Even if he says – I don’t have homework. He does.
Most of the stuff you bought from one of those home shopping networks will not fit or will fit and look absolutely terrible on you. It will cost you $15 to ship back all the items you don't want for some or all of the above reasons. It’s still cheaper than a real shopping spree. In my case, I got one casual outfit, a top, and a nice lightweight fall sweater out of the deal. It also forced me to get together all the stuff I promised to mail people, box it up, and finally send it out.
On the Personal Improvement Front
When you sign up for the gym nobody reminds you of the class time, sets out your gym outfit, arrives in a limo to drive you over to the facility while calming music surrounds you, or hands you a nice bottle of cooling hydrating water as you enter the gym. You have to do all that stuff yourself.

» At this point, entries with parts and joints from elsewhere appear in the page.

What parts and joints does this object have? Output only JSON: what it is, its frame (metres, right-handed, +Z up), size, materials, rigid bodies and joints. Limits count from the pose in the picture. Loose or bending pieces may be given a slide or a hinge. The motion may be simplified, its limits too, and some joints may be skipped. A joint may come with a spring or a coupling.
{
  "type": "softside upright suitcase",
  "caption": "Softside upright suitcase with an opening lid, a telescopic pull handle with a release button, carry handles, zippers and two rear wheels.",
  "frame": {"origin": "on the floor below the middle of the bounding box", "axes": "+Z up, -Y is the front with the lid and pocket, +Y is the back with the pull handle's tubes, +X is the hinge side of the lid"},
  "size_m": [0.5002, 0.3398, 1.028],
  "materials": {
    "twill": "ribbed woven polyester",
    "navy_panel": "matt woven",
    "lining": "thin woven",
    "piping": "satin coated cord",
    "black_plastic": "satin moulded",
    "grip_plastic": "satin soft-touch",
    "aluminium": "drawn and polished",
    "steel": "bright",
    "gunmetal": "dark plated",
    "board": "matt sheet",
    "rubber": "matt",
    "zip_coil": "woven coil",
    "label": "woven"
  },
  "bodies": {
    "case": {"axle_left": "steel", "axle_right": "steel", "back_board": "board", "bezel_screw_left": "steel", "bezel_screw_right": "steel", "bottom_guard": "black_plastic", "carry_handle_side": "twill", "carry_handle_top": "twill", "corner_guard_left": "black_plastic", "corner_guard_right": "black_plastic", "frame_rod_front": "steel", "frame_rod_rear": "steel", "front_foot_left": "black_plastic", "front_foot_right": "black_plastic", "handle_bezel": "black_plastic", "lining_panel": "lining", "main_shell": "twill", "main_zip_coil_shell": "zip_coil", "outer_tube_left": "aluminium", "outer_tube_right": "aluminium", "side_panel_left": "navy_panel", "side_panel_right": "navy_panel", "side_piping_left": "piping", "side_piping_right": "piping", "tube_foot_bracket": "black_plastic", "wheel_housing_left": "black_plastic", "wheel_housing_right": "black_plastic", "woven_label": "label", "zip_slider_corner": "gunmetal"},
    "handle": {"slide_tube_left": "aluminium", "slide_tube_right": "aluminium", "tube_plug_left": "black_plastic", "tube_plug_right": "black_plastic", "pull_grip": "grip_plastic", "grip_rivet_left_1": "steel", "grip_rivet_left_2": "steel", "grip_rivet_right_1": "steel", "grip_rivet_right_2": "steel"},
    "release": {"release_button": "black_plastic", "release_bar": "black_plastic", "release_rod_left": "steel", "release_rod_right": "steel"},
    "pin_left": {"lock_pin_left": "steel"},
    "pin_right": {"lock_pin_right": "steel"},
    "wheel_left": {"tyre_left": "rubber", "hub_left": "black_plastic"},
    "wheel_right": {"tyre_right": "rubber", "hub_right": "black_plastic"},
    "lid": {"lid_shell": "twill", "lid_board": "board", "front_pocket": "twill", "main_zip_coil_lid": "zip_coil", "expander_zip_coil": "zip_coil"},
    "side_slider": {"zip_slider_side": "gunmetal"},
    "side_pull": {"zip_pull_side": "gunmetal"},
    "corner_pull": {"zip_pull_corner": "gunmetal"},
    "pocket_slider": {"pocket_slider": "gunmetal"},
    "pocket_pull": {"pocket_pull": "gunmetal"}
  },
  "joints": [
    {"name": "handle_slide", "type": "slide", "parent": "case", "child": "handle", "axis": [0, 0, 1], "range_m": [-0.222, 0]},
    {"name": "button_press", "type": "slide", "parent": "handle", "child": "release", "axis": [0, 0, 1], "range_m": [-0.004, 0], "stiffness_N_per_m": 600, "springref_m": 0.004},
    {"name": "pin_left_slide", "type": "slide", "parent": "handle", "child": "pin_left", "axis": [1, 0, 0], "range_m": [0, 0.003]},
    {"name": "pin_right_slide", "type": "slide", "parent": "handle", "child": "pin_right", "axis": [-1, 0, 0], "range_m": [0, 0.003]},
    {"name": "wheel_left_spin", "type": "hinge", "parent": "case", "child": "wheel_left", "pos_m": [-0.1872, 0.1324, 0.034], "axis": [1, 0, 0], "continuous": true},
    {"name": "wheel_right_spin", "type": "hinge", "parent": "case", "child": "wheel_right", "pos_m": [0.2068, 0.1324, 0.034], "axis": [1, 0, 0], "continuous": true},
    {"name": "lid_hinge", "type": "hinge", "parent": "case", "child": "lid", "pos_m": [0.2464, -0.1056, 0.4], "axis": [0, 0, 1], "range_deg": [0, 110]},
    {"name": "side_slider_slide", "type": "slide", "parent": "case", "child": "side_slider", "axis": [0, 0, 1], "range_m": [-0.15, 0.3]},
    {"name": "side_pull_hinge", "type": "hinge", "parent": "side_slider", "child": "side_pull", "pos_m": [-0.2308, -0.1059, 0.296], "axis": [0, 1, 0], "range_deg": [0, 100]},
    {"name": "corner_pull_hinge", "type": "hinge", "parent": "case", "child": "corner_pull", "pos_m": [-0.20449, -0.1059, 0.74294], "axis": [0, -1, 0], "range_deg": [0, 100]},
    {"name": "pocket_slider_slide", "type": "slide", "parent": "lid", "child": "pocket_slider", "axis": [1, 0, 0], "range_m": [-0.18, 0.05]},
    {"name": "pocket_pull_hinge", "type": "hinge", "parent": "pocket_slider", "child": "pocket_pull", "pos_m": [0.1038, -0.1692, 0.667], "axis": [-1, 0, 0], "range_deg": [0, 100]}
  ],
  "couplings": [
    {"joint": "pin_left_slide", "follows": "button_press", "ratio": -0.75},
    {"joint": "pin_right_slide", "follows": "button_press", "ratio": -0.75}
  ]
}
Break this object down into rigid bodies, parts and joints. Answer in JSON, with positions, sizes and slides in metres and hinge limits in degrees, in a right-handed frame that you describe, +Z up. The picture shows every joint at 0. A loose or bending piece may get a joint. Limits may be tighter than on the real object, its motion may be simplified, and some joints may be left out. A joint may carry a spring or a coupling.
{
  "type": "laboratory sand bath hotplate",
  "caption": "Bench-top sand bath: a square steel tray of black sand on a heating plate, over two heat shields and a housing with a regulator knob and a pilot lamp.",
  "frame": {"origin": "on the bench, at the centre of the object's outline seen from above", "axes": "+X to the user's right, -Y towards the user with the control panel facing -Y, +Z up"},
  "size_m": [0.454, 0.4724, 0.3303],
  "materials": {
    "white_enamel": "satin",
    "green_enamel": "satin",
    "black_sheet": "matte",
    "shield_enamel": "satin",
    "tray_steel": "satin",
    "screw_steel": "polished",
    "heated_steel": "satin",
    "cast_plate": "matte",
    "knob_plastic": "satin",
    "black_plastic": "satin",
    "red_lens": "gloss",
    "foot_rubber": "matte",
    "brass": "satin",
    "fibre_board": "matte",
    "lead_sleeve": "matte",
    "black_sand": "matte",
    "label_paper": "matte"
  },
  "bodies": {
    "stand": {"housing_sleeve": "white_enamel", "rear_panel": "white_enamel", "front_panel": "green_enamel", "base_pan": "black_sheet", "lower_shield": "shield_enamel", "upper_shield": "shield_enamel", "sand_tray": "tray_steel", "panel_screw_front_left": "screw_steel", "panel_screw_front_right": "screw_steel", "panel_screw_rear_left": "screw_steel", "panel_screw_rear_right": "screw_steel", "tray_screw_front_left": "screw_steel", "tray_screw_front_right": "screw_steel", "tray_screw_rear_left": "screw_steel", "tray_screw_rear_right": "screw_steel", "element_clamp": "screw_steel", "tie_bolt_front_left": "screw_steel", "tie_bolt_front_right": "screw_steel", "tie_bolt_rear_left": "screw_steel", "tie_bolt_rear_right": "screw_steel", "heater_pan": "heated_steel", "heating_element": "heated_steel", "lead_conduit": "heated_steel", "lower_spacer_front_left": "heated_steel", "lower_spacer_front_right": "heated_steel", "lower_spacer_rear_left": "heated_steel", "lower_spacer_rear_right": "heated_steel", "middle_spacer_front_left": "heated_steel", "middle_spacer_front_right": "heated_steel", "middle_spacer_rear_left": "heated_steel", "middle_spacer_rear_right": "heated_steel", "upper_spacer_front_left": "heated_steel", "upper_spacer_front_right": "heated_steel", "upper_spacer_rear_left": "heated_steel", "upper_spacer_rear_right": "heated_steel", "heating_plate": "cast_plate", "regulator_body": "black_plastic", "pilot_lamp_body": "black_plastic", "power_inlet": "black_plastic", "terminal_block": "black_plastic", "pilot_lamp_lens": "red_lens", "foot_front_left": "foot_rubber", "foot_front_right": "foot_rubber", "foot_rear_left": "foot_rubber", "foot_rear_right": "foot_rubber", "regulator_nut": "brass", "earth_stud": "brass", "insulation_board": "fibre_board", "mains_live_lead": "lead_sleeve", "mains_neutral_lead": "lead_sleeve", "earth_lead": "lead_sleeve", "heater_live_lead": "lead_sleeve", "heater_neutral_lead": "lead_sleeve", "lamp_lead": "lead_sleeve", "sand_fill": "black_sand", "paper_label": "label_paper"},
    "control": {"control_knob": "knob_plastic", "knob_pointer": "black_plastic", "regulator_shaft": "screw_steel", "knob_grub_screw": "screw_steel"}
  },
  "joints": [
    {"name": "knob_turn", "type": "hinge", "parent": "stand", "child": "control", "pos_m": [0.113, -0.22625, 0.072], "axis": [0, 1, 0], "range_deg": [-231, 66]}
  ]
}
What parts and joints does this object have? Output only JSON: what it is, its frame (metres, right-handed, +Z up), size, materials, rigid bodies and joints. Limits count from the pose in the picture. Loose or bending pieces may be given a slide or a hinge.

After your cool-off period for signing the gym contract has expired, you will discover that someone you once despised is a member as well. You will wish you looked better than you do in your oversized t-shirt, no make-up, hair yanked back in pony-tail, need-to-lose-weight-and-get-fit moment. Unfortunately this will not be the case.
On the Online Front
When you create a cool online quiz about what people like best about summer and put it up on your online journal site and you have great pop up stoppers in place, it will take you a week to realize that it is actually generating pop ups to go with the damn quiz. I took it down. Evidently, many of you don't like summer very much anyway. The rest of you like to wear flip-flops, take summer vacations, cook out, and revel in the absence of school. Me too.
When you move to a new site, the old service will suddenly start improving and fixing all the problems that you thought that they should fix and wrote them emails about that they never answered.
What Else I Noticed
There are a lot of butterflies and dragonflies buzzing around past windshields and windows lately. The remind me of the beauty, frailty, and gentle grandeur of life.